The memory intensive and highly computational intensive features of in deep learning restrict its application in portable devices. Compression and acceleration of network models will reduce the classification accuracy.

This paper introduces the Dense-MobileNet model with dense blocks for image classification. The dense blocks are used as the basic structure to improve the structure of MobileNet, and two improved models are proposed. These two models can reduce the parameters and calculation by setting the hyperparameter growth rate. At the same time, experiments show that Dense2-MobileNet can also increase the accuracy of classification. Compared with the MobileNet model, although the classification accuracy of Dense1-MobileNet is reduced, it reduces the number of parameters by at least half and the amount of calculation by nearly half.
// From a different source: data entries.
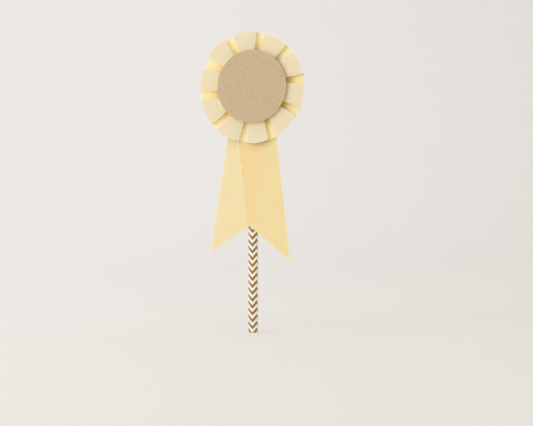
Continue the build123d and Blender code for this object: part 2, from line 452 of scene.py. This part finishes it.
def lathe(name, profile, centre, axes, segments, marks):
    """A closed solid turned about an axis. profile is (radius, distance along the axis) from pole to
    pole, and axes are the two directions across the axis and the one along it."""
    across, up, along = axes
    points = []
    for radius, distance in profile:
        for k in range(segments):
            angle = math.tau * k / segments
            points.append(
                centre + across * radius * math.cos(angle) + up * radius * math.sin(angle) + along * distance
            )
    faces = []
    for i in range(len(profile) - 1):
        for k in range(segments):
            after = (k + 1) % segments
            low, high = i * segments, (i + 1) * segments
            faces.append((low + k, low + after, high + after, high + k))
    first_pole = len(points)
    points.append(centre + along * profile[0][1])
    points.append(centre + along * profile[-1][1])
    top = (len(profile) - 1) * segments
    for k in range(segments):
        after = (k + 1) % segments
        faces.append((first_pole, after, k))
        faces.append((first_pole + 1, top + k, top + after))
    values = {m: [v for v in row for _ in range(segments)] + [0, 0] for m, row in marks.items()}
    return add_object(name, points, faces, values)


# Rosette


def on_rosette(angle, radius, forward):
    """A point by its angle clockwise from the top, its distance from the centre, and how far it is in
    front of the back of the ring."""
    return Vector((
        CENTRE.x + radius * math.sin(angle),
        ring_high.y - forward,
        CENTRE.z + radius * math.cos(angle),
    ))


def gap_at(number, radius):
    """The angle of a gap's middle and half its width as an angle, at this radius."""
    turns, index = divmod(number, len(GAPS))
    angle, turned, rim_width, disc_width = GAPS[index][:4]
    share = (radius - DISC_RADIUS) / (RING_RADIUS - DISC_RADIUS)
    width = max((disc_width + share * (rim_width - disc_width)) * MM, NARROWEST_GAP)
    middle = angle + turned * (1 - max(share, 0)) + 360 * turns
    return math.radians(middle), math.asin(width / 2 / radius)


def habit_of(number):
    """A pleat's hand-made differences, in mm."""
    return {**PLEAT_USUAL, **PLEAT_CHANGES.get(number % len(GAPS), {})}


def floor_under(number, room):
    """How far a gap's floor runs on under the pleats beside it."""
    return min(GAPS[number % len(GAPS)][4] * MM, room)


def floor_reach(number):
    """How far from the centre the outer edge of a gap's floor is."""
    beside = habit_of(number - 1)["reach"][1] + habit_of(number)["reach"][0]
    return (beside / 2 + GAPS[number % len(GAPS)][5]) * MM


def rounded_folds(corners, spans):
    """The folded line through the corners, with each fold rounded. A corner is (along, height, share
    of the full height, crease), and spans says how many steps each straight part takes."""
    line = [Vector(corners[0])]
    for number, (before, corner, after) in enumerate(zip(corners, corners[1:], corners[2:])):
        before, corner, after = Vector(before), Vector(corner), Vector(after)
        back, forth = before - corner, after - corner
        start = corner + back * min(FOLD_RADIUS / back.xy.length, 0.45)
        end = corner + forth * min(FOLD_RADIUS / forth.xy.length, 0.45)
        start.w = end.w = 0
        straight_from = line[-1].copy()
        steps = spans[number]
        line += [straight_from.lerp(start, k / steps) for k in range(1, steps)]
        for k in range(FOLD_STEPS + 1):
            t = k / FOLD_STEPS
            point = start * (1 - t) ** 2 + corner * 2 * t * (1 - t) + end * t ** 2
            point.w = corner.w * 4 * t * (1 - t)
            line.append(point)
    straight_from = line[-1].copy()
    line += [straight_from.lerp(Vector(corners[-1]), k / spans[-1]) for k in range(1, spans[-1] + 1)]
    return line


def painted_light_shade_at(gap, radius, raised):
    """The painted light and shade beside this gap: brighter on its floor, painted shade up its walls and by
    the disc, and the disc's painted shadow on the pleats.
    """
    painted_shade_amount = GAPS[gap % len(GAPS)][6]
    past_disc = max(0, radius - DISC_RADIUS)
    near_disc = 1 - min(1, past_disc / PAINTED_SHADE_LENGTH)
    floor = (1 - raised) * (0.5 + 0.5 * near_disc * painted_shade_amount)
    wall = 3.2 * raised * (1 - raised) * painted_shade_amount
    painted_disc_shadow = raised * 0.7 * (1 - min(1, past_disc / PAINTED_DISC_SHADOW))
    return min(1, floor + wall + painted_disc_shadow)


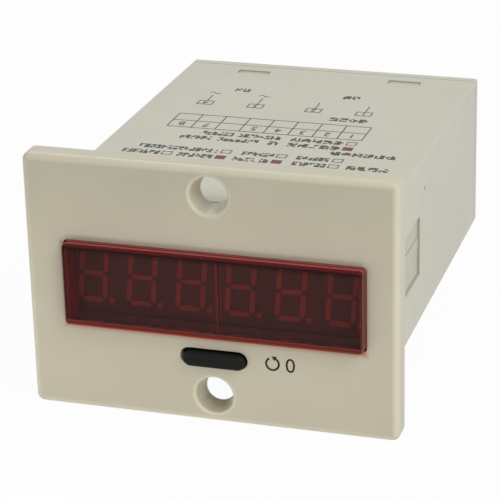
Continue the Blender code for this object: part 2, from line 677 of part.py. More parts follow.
def make_boards():
    """Display board across the front, its four screws, and the main board along the case."""
    board = box("display_board", (DISPLAY_BOARD_WIDTH, BOARD_THICK, DISPLAY_BOARD_HEIGHT),
                (0.0, DISPLAY_BOARD_Y + BOARD_THICK / 2, CASE_LIFT), "board_green", corner=BOX_CORNER)
    head_start = DISPLAY_BOARD_Y + BOARD_THICK + SEAT_GAP
    crown = BOARD_SCREW_HEAD_THICK / 3
    profile = [(0.0, BOARD_SCREW_HEAD_THICK), (BOARD_SCREW_HEAD - crown, BOARD_SCREW_HEAD_THICK)]
    profile += [(BOARD_SCREW_HEAD, BOARD_SCREW_HEAD_THICK - crown), (BOARD_SCREW_HEAD, 0.0)]
    profile += [(BOARD_SCREW_RADIUS, 0.0), (BOARD_SCREW_RADIUS, -BOARD_SCREW_LENGTH)]
    profile += [(0.0, -BOARD_SCREW_LENGTH - BOARD_SCREW_RADIUS)]
    number = 0
    for side in (-1, 1):
        for level in (-1, 1):
            number += 1
            x = side * POST_X
            z = CASE_LIFT + level * POST_Z
            cut(board, rod(f"board_bore_{number}", BOARD_SCREW_RADIUS + SEAT_GAP, 4 * BOARD_THICK,
                           (x, DISPLAY_BOARD_Y, z), sides=16))
            turned(f"board_screw_{number}", profile, (x, head_start, z), "plated_metal",
                   along="-Y", sides=16)
    box("main_board", (MAIN_BOARD_WIDTH, MAIN_BOARD_LENGTH, BOARD_THICK),
        (0.0, MAIN_BOARD_Y + MAIN_BOARD_LENGTH / 2, -MAIN_BOARD_DROP), "board_green",
        corner=BOX_CORNER, axis=2)


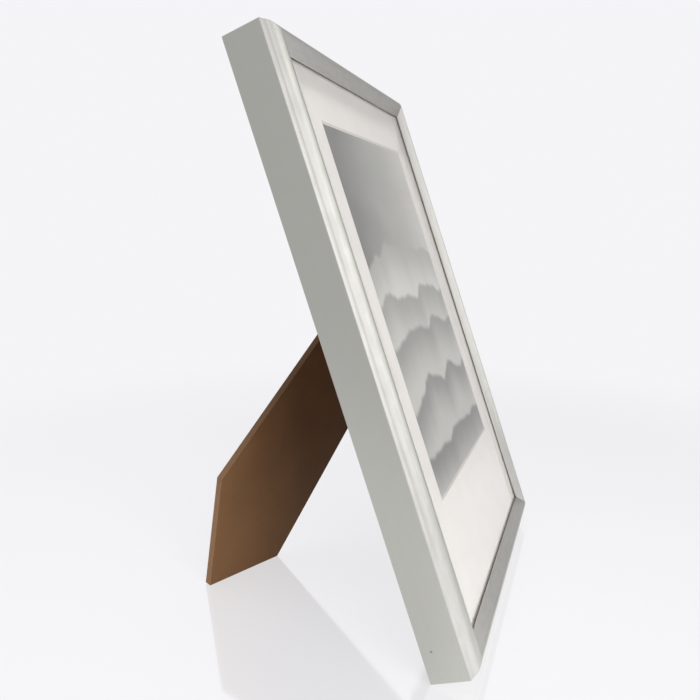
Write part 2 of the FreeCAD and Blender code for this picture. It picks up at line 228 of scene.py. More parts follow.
class Shader:
    """Short calls that build one node tree."""

    def __init__(self, holder):
        """Starts a new material from a name, or takes a world."""
        self.holder = bpy.data.materials.new(holder) if isinstance(holder, str) else holder
        self.holder.use_nodes = True
        self.tree = self.holder.node_tree
        self.tree.nodes.clear()

    def node(self, kind, options=None, **inputs):
        """Adds a node, sets its options, and sets or links each named input."""
        made = self.tree.nodes.new(kind)
        for option, value in (options or {}).items():
            setattr(made, option, value)
        for label, value in inputs.items():
            self.feed(made.inputs[label.replace("_", " ")], value)
        return made

    def ordered(self, kind, options, values):
        """Adds a node, sets its options, and sets or links its first inputs in their order."""
        made = self.node(kind, options)
        for index, value in enumerate(values):
            self.feed(made.inputs[index], value)
        return made

    def feed(self, socket, value):
        """Links a socket to another one, or sets its value."""
        if isinstance(value, bpy.types.NodeSocket):
            self.tree.links.new(value, socket)
        elif socket.type == "RGBA":
            socket.default_value = (*value, 1.0)[:4]
        else:
            socket.default_value = value

    def maths(self, operation, *values, clamp=False):
        """Result of an operation on numbers."""
        options = {"operation": operation, "use_clamp": clamp}
        return self.ordered("ShaderNodeMath", options, values).outputs[0]

    def add(self, first, second):
        return self.maths("ADD", first, second)

    def minus(self, first, second):
        return self.maths("SUBTRACT", first, second)

    def times(self, first, second):
        return self.maths("MULTIPLY", first, second)

    def vector(self, operation, *values):
        """Result of an operation on vectors."""
        made = self.ordered("ShaderNodeVectorMath", {"operation": operation}, values)
        is_number = operation in ("LENGTH", "DISTANCE", "DOT_PRODUCT")
        return made.outputs["Value" if is_number else "Vector"]

    def split(self, vector):
        """The three parts of a vector."""
        return tuple(self.node("ShaderNodeSeparateXYZ", Vector=vector).outputs)

    def join(self, x=0.0, y=0.0, z=0.0):
        """Vector or colour of three parts."""
        return self.node("ShaderNodeCombineXYZ", X=x, Y=y, Z=z).outputs[0]

    def mix(self, share, low, high):
        """Colour between two colours."""
        made = self.node("ShaderNodeMix", {"data_type": "RGBA"})
        self.feed(made.inputs["Factor"], share)
        self.feed(made.inputs[MIX_FIRST], low)
        self.feed(made.inputs[MIX_SECOND], high)
        return made.outputs[MIX_RESULT]

    def shade(self, colour, factor):
        """Colour made lighter or darker by a factor."""
        return self.vector("MULTIPLY", colour, self.join(factor, factor, factor))

    def remap(self, value, low, high, to_low=0.0, to_high=1.0, smooth=False):
        """Carries the stretch from low to high to the one from to_low to to_high."""
        options = {"interpolation_type": "SMOOTHSTEP" if smooth else "LINEAR"}
        return self.ordered("ShaderNodeMapRange", options,
                            (value, low, high, to_low, to_high)).outputs[0]

    def spread(self, noise, low=0.0, high=1.0):
        """Carries a noise to the stretch from low to high."""
        return self.remap(noise, NOISE_LOW, NOISE_HIGH, low, high)

    def stretch(self, place, along, across, deep=1.0):
        """Place for a noise that runs at its own pace each way."""
        return self.vector("MULTIPLY", place, (along, across, deep))

    def noise(self, place, scale=1.0, detail=2.0, roughness=0.5, distortion=0.0):
        """Cloudy value about one half."""
        made = self.node("ShaderNodeTexNoise", Vector=place, Scale=scale, Detail=detail,
                         Roughness=roughness, Distortion=distortion)
        return made.outputs["Fac"]

    def bump(self, height, distance, strength, normal=None):
        """Normal bent by a height, on top of another bend where one is given."""
        made = self.node("ShaderNodeBump", Height=height, Distance=distance, Strength=strength)
        if normal is not None:
            self.feed(made.inputs["Normal"], normal)
        return made.outputs[0]

    def blend(self, share, first, second):
        """Shader node between two others."""
        made = self.node("ShaderNodeMixShader", Fac=share)
        self.tree.links.new(first.outputs[0], made.inputs[1])
        self.tree.links.new(second.outputs[0], made.inputs[2])
        return made

    def upright_place(self):
        """Place on the piece in upright coordinates, in millimetres."""
        place = self.node("ShaderNodeTexCoord").outputs["Object"]
        return self.node("ShaderNodeMapping", Vector=place, Location=TO_UPRIGHT.translation / MM,
                         Rotation=TO_UPRIGHT.to_euler(), Scale=(1 / MM,) * 3).outputs[0]

    def girth_place(self):
        """Place along a rail and round its section, in millimetres."""
        return self.node("ShaderNodeUVMap", {"uv_map": UV_NAME}).outputs[0]

    def surface(self, **inputs):
        """Ends the tree in a principled surface and gives back the material."""
        return self.output(self.node("ShaderNodeBsdfPrincipled", **inputs))

    def output(self, shader):
        """Ends the tree in a shader node and gives back the material."""
        self.node("ShaderNodeOutputMaterial", Surface=shader.outputs[0])
        return self.holder


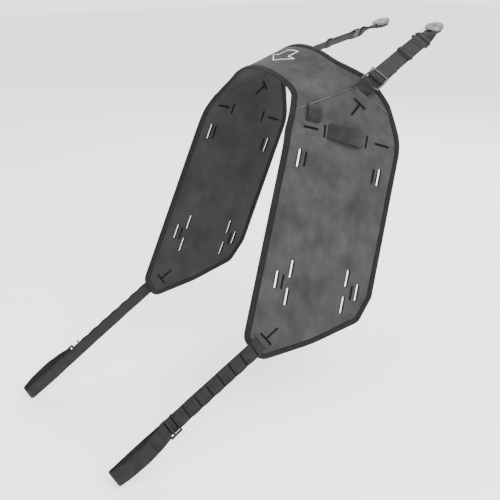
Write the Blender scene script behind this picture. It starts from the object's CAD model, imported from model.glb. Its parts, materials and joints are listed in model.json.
"""Looks of the saddle-over harness: coated cloth, bound edges, webbing, threads and metal."""
import json
import math

import bpy
import numpy as np
from mathutils import Matrix, Vector
from mathutils.geometry import delaunay_2d_cdt


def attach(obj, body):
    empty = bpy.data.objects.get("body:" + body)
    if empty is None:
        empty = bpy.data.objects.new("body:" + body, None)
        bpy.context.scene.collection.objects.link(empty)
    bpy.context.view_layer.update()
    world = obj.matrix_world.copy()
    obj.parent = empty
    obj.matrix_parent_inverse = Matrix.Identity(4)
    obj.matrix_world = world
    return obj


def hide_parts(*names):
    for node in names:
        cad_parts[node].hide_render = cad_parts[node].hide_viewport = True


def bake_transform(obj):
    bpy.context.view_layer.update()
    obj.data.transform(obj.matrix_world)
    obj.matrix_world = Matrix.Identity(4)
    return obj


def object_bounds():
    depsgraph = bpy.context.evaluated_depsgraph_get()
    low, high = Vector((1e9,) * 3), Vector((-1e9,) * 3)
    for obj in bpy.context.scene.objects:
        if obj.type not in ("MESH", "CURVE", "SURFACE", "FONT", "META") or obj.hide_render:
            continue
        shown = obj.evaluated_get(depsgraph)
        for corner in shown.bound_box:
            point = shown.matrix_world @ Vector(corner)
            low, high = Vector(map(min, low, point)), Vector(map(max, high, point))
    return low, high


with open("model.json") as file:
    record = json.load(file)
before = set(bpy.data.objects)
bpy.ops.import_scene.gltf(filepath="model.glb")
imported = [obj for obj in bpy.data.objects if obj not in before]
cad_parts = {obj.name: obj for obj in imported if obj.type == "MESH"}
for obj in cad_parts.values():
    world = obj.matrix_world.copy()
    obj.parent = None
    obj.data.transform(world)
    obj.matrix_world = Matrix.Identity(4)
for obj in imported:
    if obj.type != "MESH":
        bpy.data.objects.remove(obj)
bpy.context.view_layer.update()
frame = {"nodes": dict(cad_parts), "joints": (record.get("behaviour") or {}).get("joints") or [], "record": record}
JOINTS = {j["name"]: j for j in frame["joints"]}
MOUNTS = {m["name"]: m for m in frame["record"]["mounts"]}

# ---- the cone that the cloth lies on, metres ----------------------------------------------
RISE = math.radians(16.7)
SPLAY = math.radians(11.56)
TURN = math.pi / 2 - SPLAY
CROWN = 0.145
APEX = 1.565
LEFT = np.array([1.0, 0.0, 0.0])
UP = np.array([0.0, -math.sin(RISE), math.cos(RISE)])
REAR = np.array([0.0, math.cos(RISE), math.sin(RISE)])
LEG_DOWN = LEFT * math.sin(SPLAY) - UP * math.cos(SPLAY)
LEG_START = CROWN * (LEFT * math.sin(TURN) + UP * (math.cos(TURN) - 1))
LEG_NORMAL = np.cross(LEG_START + APEX * REAR, LEG_DOWN)
LEG_NORMAL = LEG_NORMAL / np.linalg.norm(LEG_NORMAL) * np.sign(LEG_NORMAL[0])
FOLD = CROWN * math.radians(45)
LEG_U = CROWN * TURN
TOP_BRIDGE = 0.0009
TOP_PANEL = 0.0018
UNDER = -0.0012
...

Generally speaking, the models proposed in this paper can be better applied to mobile devices.

Data Availability

All data sets are public data sets that can be downloaded online.

Conflicts of Interest

The authors declare that they have no conflicts of interest.

Acknowledgments

This work was supported by the National Defense Pre-Research Foundation of China (7301506), National Natural Science Foundation of China (61070040), Education Department of Hunan Province (17C0043), and Hunan Provincial Natural Science Fund (2019JJ80105).